Alem Ayettir: Çarpıtılmış Hakikatin İhyası
(“Bu mu sizin aydınlanmanız?” yazı dizisinin merkez bölümü)
📜 Giriş: Tahrif ve Tahribatın Anatomisi
Modern çağın sözde bilimci zihniyeti, hakikati çarpıtarak, Allah’a ait olanı anlamsızlaştırarak sahte bir “aydınlanma” kurguladı. Gökleri rastlantı, yeryüzünü mekanizma, insanı biyolojik veri yığını, hayatı anlamsızlık olarak tanımladı. Ardından tüm bu çarpık anlayışı bilim kisvesiyle süsleyip topluma sundu.
Ama biz biliyoruz:
❝Alem, Allah’ın ayetidir;
onun her zerresi, yaratıcının kudretini haykıran bir **ilahi işarettir.**❞
🧨 I – Sözde Bilimciliğin En Büyük Suçu: Ayetleri Ayetlikten Çıkarmak
1. Kur’an Ayetlerini Mitolojiye İndirgediler
Kur’an’ı bilimsel değil diyerek dışladılar.

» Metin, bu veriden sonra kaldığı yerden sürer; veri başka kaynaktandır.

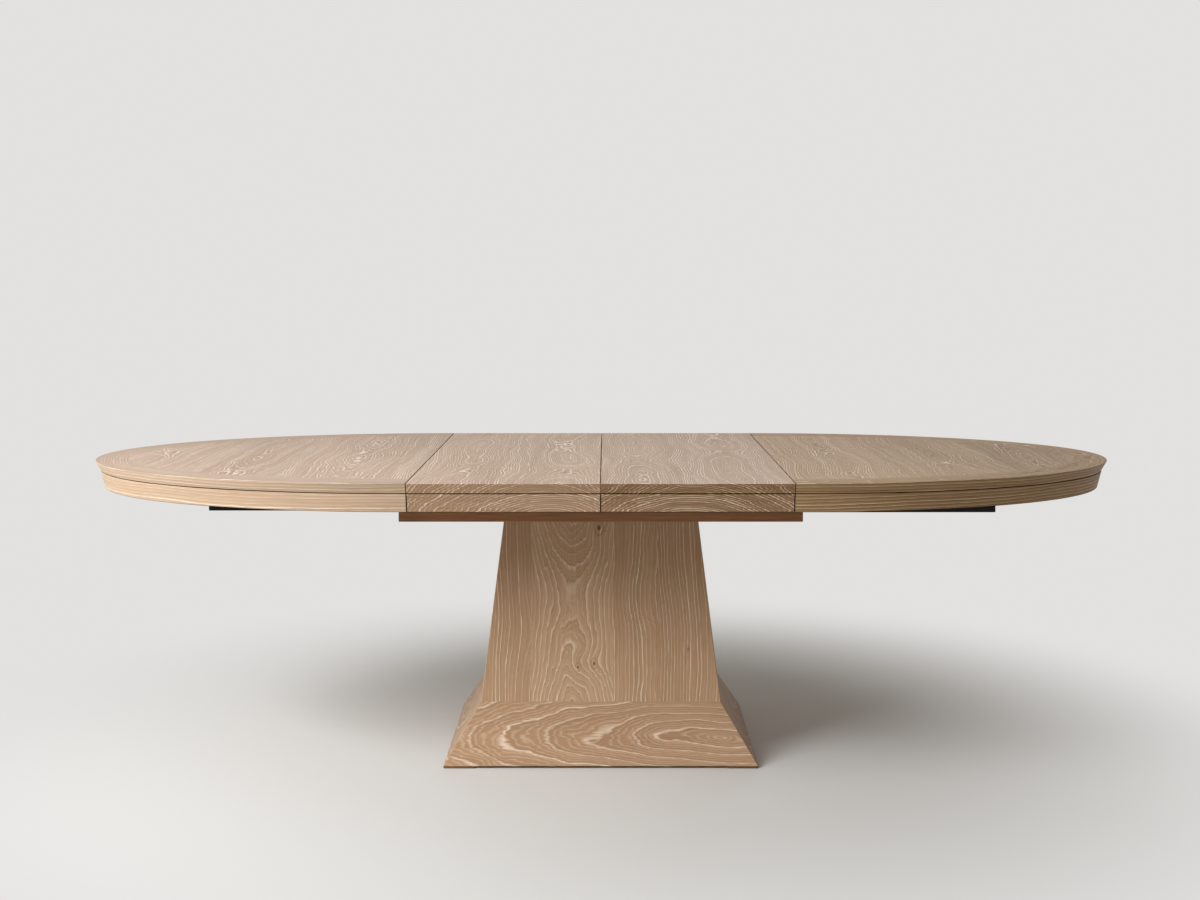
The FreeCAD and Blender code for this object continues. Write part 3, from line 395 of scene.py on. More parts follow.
def length(first, second):
    """How far a point that is first across and second along lies from its start."""
    return calc("SQRT", total(times(first, first), times(second, second)))


def oak_figure():
    """The grain of a sawn oak board: growth rings cut through, seen as lines, with fibres and pores.

    Across is the distance from the log's heart and Along the place on the board, both in metres.
    Board tells one board from the next.
    """
    tree = bpy.data.node_groups.new("oak_figure", "ShaderNodeTree")
    for label in (
        "Across", "Along", "Board", "Ring spacing", "Line width", "Heart depth", "Depth slope", "Heart swing",
        "Sway", "Rag",
    ):
        tree.interface.new_socket(label, in_out="INPUT", socket_type="NodeSocketFloat")
    for label in ("Lines", "Fibres", "Late wood", "Tone"):
        tree.interface.new_socket(label, in_out="OUTPUT", socket_type="NodeSocketFloat")
    given = tree.nodes.new("NodeGroupInput").outputs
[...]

Mucizeleri “efsane” saydılar.
Peygamberleri “tarihi şahsiyet”, emir ve nehiyleri “kültürel refleks” diye etiketlediler.
Böylece Allah’ın kelamını, rehberlik vasfından koparıp, vicdan köşesine sürdüler.
2. Kevnî Ayetleri Mekanizmaya Dönüştürdüler
Güneşin doğuşunu algoritma yaptılar.
İnsan bedenini moleküllere indirdiler.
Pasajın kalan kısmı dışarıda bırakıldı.